News of Moncada’s promotion at 11 p.m. Tuesday boosted the announced crowd of 24,907 by 5,000 fans, according to the team. Fans arrived early, some in Moncada White Sox No. 10 jerseys direct from China, while others brought Twinkies, the second baseman’s favorite snack food. Moncada spotted some of those bearing the sugary snacks when he stepped out of the home dugout and onto the field about 45 minutes before first pitch. Moncada, a former teammate of Jose Abreu’s in Cuba, received a loud ovation as he started to stretch.

“I was excited with the way the fans treated me and how they were cheering me,” Moncada said through an interpreter. “I was really happy in that at-bat and excited because all that atmosphere and the excitement in the ballpark.”

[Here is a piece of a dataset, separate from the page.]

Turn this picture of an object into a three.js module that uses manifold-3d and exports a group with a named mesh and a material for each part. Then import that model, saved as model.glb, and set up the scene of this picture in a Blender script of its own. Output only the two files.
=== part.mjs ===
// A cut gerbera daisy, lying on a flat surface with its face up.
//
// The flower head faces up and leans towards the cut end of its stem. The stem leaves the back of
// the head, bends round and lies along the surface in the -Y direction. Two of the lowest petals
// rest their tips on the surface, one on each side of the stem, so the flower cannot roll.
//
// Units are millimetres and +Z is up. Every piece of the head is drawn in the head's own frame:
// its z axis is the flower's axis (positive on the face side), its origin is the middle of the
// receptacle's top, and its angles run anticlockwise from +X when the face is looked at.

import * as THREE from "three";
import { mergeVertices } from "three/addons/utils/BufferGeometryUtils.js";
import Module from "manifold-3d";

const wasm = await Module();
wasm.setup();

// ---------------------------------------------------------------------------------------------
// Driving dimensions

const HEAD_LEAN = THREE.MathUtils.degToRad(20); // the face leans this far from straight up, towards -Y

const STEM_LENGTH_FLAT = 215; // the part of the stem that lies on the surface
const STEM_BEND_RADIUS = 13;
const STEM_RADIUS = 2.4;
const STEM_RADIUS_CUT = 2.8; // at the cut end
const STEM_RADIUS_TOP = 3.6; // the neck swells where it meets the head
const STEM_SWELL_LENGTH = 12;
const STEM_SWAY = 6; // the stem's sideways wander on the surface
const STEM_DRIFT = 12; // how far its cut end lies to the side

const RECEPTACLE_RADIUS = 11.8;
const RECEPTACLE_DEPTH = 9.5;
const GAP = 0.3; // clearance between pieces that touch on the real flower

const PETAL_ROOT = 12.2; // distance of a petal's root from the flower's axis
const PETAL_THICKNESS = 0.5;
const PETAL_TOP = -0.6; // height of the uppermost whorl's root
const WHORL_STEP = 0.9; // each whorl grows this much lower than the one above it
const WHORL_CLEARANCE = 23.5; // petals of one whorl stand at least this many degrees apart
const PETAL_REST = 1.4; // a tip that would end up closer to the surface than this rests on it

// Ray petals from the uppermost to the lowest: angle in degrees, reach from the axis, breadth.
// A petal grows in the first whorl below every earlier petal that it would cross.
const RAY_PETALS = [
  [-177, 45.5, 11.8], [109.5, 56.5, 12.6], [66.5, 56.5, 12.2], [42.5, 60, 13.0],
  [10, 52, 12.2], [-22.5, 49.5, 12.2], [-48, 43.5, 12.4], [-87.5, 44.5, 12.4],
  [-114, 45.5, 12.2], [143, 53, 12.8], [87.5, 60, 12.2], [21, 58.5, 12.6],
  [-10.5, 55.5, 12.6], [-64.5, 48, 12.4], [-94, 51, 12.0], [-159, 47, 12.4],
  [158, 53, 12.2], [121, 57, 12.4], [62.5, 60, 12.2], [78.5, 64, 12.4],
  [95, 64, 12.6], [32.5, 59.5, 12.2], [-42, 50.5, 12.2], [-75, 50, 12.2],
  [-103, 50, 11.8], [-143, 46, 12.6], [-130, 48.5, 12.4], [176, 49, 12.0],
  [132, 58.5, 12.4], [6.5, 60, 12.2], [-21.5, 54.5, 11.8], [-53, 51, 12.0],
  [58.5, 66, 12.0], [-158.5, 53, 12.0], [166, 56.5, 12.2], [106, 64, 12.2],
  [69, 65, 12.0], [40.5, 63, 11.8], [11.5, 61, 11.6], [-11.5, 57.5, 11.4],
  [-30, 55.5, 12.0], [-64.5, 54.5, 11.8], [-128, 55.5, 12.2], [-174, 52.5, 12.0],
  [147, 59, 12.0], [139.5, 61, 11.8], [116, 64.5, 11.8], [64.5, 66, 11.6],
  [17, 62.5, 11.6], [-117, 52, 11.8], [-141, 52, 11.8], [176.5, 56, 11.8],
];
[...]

The rumble was even louder when Moncada stepped in for his first Major League plate appearance since he played for the Boston Red Sox last September. Though he quickly fell behind in the count 0-2 against Dodgers starter Kenta Maeda, Moncada never wavered. He took several closes pitches, fouled off two more, and drew a nine-pitch walk.

“He had some nice at-bats,” manager Rick Renteria said. “Obviously worked a walk. Hit two balls well. He looked very comfortable. Turned a nice double play. I think he didn’t look overwhelmed. I think he ended his first day here with us as well as you could have it be. I know he didn’t get any hits but I thought he had some pretty good at-bats.”

Moncada’s second trip resulted in a groundout to first base. He fell behind 0-2 once again before working the count even. Moncada then ripped an 88-mph from Maeda down the right-field line only to have it go foul by several feet before grounding out on the next pitch.

Moncada got ahead 2-0 in the count in his final plate appearance as he faced reliever Ross Strippling. He produced an easy, fluid swing on the 2-0 pitch and ripped a 93-mph fastball for a line drive but it found the glove of center fielder Joc Pederson. The ball exited Moncada’s bat at 102.5 mph, which normally results in a hit 62.5 percent of the time, according to baseballsavant.com.

“I felt good,” Moncada said. “I think that I executed my plan. I didn't get any hits but I hit the ball hard and I executed my plan.”

“I made my debut last year but this one was special, it had kind of the same feeling for me.”